Identify the lines that contain the string "handed" and copy all of them.

Extracted information:
■ ■ ■
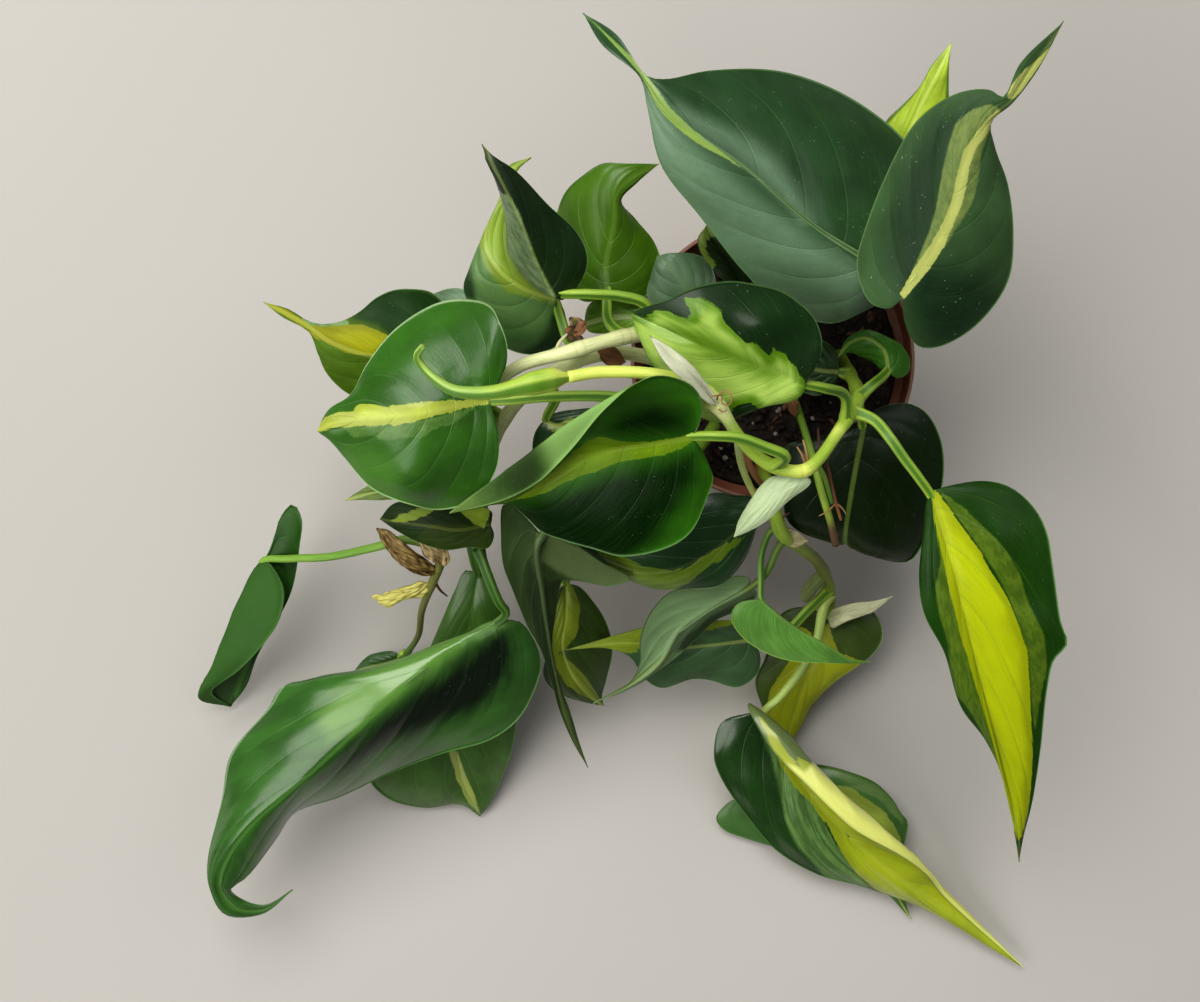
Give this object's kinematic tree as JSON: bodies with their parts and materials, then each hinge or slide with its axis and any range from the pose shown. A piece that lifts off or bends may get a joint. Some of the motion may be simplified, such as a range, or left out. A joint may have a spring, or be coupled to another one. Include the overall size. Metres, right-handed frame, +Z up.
■ ■ ■
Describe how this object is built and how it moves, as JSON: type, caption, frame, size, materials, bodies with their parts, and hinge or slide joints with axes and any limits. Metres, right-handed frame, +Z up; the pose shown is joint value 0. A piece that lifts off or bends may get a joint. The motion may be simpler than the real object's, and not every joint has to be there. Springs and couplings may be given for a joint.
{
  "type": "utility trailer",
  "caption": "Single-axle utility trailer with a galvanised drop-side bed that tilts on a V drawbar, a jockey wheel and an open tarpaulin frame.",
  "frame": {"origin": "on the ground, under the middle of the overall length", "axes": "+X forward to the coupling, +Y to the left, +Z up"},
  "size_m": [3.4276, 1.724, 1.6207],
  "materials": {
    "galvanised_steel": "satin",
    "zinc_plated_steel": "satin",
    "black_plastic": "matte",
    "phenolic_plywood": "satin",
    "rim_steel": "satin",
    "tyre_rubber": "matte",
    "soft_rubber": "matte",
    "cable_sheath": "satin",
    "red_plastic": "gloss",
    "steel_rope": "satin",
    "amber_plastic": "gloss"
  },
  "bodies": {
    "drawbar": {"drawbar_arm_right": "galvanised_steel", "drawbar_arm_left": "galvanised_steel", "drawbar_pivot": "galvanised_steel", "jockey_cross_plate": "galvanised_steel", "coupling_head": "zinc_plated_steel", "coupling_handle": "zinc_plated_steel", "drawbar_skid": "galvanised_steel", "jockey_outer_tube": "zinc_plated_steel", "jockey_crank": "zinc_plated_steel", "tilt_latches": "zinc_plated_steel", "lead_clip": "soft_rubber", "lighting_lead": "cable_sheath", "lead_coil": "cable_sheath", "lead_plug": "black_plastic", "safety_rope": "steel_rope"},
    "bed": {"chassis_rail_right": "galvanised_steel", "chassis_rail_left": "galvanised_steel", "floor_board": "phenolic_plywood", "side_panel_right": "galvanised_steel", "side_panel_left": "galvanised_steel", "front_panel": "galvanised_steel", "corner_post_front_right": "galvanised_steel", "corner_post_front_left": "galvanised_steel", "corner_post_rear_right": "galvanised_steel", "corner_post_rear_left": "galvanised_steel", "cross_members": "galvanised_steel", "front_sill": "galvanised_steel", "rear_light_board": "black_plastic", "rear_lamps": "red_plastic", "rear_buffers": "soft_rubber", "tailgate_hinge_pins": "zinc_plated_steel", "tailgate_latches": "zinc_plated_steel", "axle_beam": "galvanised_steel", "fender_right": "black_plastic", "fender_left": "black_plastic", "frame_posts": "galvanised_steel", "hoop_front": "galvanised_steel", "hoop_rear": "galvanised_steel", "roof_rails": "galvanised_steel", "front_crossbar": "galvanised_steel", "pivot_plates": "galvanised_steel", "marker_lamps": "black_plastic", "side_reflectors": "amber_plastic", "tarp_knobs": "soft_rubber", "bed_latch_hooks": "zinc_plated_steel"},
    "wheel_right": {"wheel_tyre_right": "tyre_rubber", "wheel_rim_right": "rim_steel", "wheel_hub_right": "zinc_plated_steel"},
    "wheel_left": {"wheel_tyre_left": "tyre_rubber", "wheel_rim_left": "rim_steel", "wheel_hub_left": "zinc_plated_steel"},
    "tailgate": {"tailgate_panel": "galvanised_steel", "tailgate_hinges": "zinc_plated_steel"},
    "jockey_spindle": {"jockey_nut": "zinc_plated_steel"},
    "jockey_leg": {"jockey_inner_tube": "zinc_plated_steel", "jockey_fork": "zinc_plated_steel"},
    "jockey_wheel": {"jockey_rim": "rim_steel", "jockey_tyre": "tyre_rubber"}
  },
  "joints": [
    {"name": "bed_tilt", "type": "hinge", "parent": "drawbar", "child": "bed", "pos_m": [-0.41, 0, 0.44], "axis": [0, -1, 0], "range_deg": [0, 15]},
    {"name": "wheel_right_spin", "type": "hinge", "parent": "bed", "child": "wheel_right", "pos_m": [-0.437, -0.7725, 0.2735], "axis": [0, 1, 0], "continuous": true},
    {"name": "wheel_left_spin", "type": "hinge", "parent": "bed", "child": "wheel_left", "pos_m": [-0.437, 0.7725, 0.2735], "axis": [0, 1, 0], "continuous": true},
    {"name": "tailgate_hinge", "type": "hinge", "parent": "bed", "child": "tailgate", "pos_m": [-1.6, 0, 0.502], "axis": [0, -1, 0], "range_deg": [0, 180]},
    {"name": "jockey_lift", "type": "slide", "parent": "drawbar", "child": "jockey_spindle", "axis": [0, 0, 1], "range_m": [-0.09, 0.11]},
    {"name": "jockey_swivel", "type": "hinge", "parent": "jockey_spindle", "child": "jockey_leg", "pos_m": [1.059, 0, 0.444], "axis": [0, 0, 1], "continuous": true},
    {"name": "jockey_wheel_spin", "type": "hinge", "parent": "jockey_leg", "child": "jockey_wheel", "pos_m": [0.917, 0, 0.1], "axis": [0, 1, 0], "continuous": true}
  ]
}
■ ■ ■
Exercise response:
Give this object's kinematic tree as JSON: bodies with their parts and materials, then each hinge or slide with its axis and any range from the pose shown. A piece that lifts off or bends may get a joint. Some of the motion may be simplified, such as a range, or left out. A joint may have a spring, or be coupled to another one. Include the overall size. Metres, right-handed frame, +Z up.
Describe how this object is built and how it moves, as JSON: type, caption, frame, size, materials, bodies with their parts, and hinge or slide joints with axes and any limits. Metres, right-handed frame, +Z up; the pose shown is joint value 0. A piece that lifts off or bends may get a joint. The motion may be simpler than the real object's, and not every joint has to be there. Springs and couplings may be given for a joint.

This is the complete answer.